# [DATA PROVIDED]
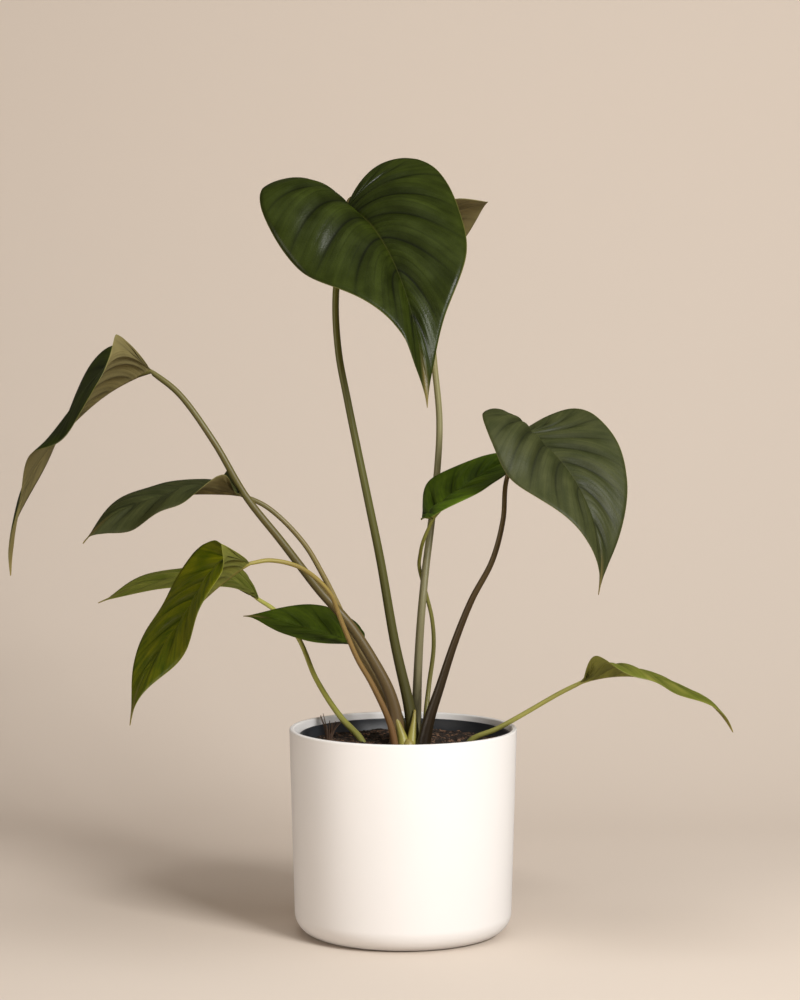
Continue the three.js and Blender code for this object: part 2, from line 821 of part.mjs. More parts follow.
function dryTuft() {
  let body = solid(tuftClod(0));
  for (let i = 0; i < TUFT.fibres; i++) {
    const angle = (2 * Math.PI * i) / TUFT.fibres + 0.4;
    const lean = TUFT.spread * (0.25 + 0.75 * ((i * 0.618) % 1));
    const height = TUFT.height * (0.55 + 0.45 * ((i * 0.382 + 0.3) % 1));
    const [dx, dy] = [Math.cos(angle), Math.sin(angle)];
    const points = [
      [TUFT.x + dx, TUFT.y + dy, SOIL.level],
      [TUFT.x + dx * (1 + lean * 0.4), TUFT.y + dy * (1 + lean * 0.4), SOIL.level + height * 0.6],
      [TUFT.x + dx * (1 + lean), TUFT.y + dy * (1 + lean), SOIL.level + height],
    ];
    body = body.add(solid(taperedTube(points, (s) => TUFT.thickness * (0.75 - 0.35 * s), 3, 4)));
  }
  return geometryOf(body);
}

const plant = new THREE.Group();
plant.name = "potted_homalomena_rubescens";
plant.add(mesh("cover_pot", coverPot(), COLOURS.cover, 0.45));
plant.add(mesh("nursery_pot", nurseryPot(), COLOURS.nursery, 0.5));
const holes = [crown(GAP), tuftClod(GAP)];
for (const [name, leaf] of Object.entries(LEAVES)) {
  const { blade, stalk, hole } = leafSolids(leaf);
  plant.add(mesh(`blade_${name}`, blade, leaf.colour, 0.4));
  plant.add(mesh(`stalk_${name}`, stalk, leaf.stalkColour, 0.5));
  holes.push(hole);
}
plant.add(mesh("crown", crown(0), COLOURS.crown, 0.5));
plant.add(mesh("dry_tuft", dryTuft(), COLOURS.tuft, 0.9));
plant.add(mesh("soil", soilBody(holes), COLOURS.soil, 0.95));

export default plant;
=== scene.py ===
import math
import random

import bpy
import numpy as np
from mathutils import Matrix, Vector


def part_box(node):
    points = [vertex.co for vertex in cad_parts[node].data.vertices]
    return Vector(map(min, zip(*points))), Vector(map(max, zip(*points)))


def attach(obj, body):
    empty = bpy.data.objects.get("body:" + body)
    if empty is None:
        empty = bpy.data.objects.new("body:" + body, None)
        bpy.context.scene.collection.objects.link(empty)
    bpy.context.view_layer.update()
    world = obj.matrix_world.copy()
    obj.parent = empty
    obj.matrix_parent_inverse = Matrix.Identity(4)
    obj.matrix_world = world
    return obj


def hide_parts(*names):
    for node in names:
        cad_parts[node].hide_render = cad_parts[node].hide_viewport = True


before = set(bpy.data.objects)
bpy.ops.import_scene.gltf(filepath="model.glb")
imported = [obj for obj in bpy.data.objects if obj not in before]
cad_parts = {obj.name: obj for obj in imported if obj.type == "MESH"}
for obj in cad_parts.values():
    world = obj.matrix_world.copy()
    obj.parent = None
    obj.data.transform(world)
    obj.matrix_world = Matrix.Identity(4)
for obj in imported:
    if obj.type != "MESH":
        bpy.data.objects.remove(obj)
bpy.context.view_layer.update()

bl_info = {
    "name": "Potted Homalomena rubescens",
    "version": (1, 0, 0),
    "blender": (4, 5, 0),
    "location": "3D View > Sidebar > Plant",
    "description": "Builds a foliage plant with heart-shaped leaves, in a nursery pot inside a cover pot",
    "category": "Add Mesh",
}

MM = 0.001

# Sizes in millimetres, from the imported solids

SOIL_LEVEL = 117
# The nursery pot and its soil stand this far to the right of the cover pot's middle
NURSERY_OFFSET = 1.4
DRAIN_HOLES = {"count": 6, "radius": 4, "ring": 30}
# The soil's top reaches this far out, and its side is a list of (radius, height) down to the pot's floor
SOIL = {"reach": 62.6, "side": [(62.6, 116.2), (60.6, 114.2), (45, 6.4), (0, 6.4)], "crumbs": 900, "peak": 117.75}

# A stalk lies this far under the joint, and its end this far further along the midrib. It thickens by a power of
# its length, starts at a share of its radius, and is pressed in by a share of it along its channel.
STALK = {"under_joint": 0.8, "neck": 9, "power": 1.6, "end": 0.35, "start": 0.85, "channel": 0.12, "step": 2.5}
# Below the soil a leaning stalk runs on and bends down: how far it runs, and how deep it is by then
STALK_ROOT = [(5, 6), (7, 16)]
# How much wider a stalk's sheath stands at the soil, by leaf, and the height over which that dies away
SHEATH_FLARE = {"tall_front": 1.3, "right": 1.6, "far_left": 1.3, "tall_back": 0.8, "front_left": 0.6}
OTHER_FLARE, FLARE_HEIGHT = 0.3, 22

# The blade's skin: its thickness and the share of it left at the margin, then the keel that the midrib makes below
# and the channel that it makes above. Within near_rib of the midrib, the skin faces as the midrib does.
SKIN = {"thickness": 0.55, "margin": 0.35, "keel": 1.4, "keel_width": 1.3, "channel": 0.45, "channel_width": 1.1,
        "near_rib": 4}
# Side veins: how deep they are sunk, how many there are for each of a leaf's rows, and how sharp the dome is between
VEINS = {"depth": 1.6, "share": 0.62, "dome": 2.4}
# They leave the midrib in a fan: where along the leaf it begins, how fast it opens, and how much each vein arches
FAN = {"start": 0.33, "power": 1.9, "arch": 0.06}
# How wide a lobe's raised ear is, as a share of the margin
EAR_WIDTH = 0.06
SPINE_STEPS = 80

# The margin from the petiole to the widest place, as shares of the lobe's length and of the half width
LOBE = [(0, 0), (-0.42, 0.1), (-0.86, 0.34), (-1, 0.6), (-0.68, 0.87)]
# The margin from the widest place to the tip, as shares of the length and of the half width
SIDE = [(0.03, 1), (0.24, 0.95), (0.46, 0.735), (0.68, 0.42), (0.85, 0.17), (0.94, 0.05), (1, 0)]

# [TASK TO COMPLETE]
Take the lines from the line with "const plant = new THREE.Group();" through the line with "obj.matrix_world = Matrix.Identity(4)", both ends included, and give them again exactly, with nothing else.

# [SOLUTION BELOW]
const plant = new THREE.Group();
plant.name = "potted_homalomena_rubescens";
plant.add(mesh("cover_pot", coverPot(), COLOURS.cover, 0.45));
plant.add(mesh("nursery_pot", nurseryPot(), COLOURS.nursery, 0.5));
const holes = [crown(GAP), tuftClod(GAP)];
for (const [name, leaf] of Object.entries(LEAVES)) {
  const { blade, stalk, hole } = leafSolids(leaf);
  plant.add(mesh(`blade_${name}`, blade, leaf.colour, 0.4));
  plant.add(mesh(`stalk_${name}`, stalk, leaf.stalkColour, 0.5));
  holes.push(hole);
}
plant.add(mesh("crown", crown(0), COLOURS.crown, 0.5));
plant.add(mesh("dry_tuft", dryTuft(), COLOURS.tuft, 0.9));
plant.add(mesh("soil", soilBody(holes), COLOURS.soil, 0.95));

export default plant;
=== scene.py ===
import math
import random

import bpy
import numpy as np
from mathutils import Matrix, Vector


def part_box(node):
    points = [vertex.co for vertex in cad_parts[node].data.vertices]
    return Vector(map(min, zip(*points))), Vector(map(max, zip(*points)))


def attach(obj, body):
    empty = bpy.data.objects.get("body:" + body)
    if empty is None:
        empty = bpy.data.objects.new("body:" + body, None)
        bpy.context.scene.collection.objects.link(empty)
    bpy.context.view_layer.update()
    world = obj.matrix_world.copy()
    obj.parent = empty
    obj.matrix_parent_inverse = Matrix.Identity(4)
    obj.matrix_world = world
    return obj


def hide_parts(*names):
    for node in names:
        cad_parts[node].hide_render = cad_parts[node].hide_viewport = True


before = set(bpy.data.objects)
bpy.ops.import_scene.gltf(filepath="model.glb")
imported = [obj for obj in bpy.data.objects if obj not in before]
cad_parts = {obj.name: obj for obj in imported if obj.type == "MESH"}
for obj in cad_parts.values():
    world = obj.matrix_world.copy()
    obj.parent = None
    obj.data.transform(world)
    obj.matrix_world = Matrix.Identity(4)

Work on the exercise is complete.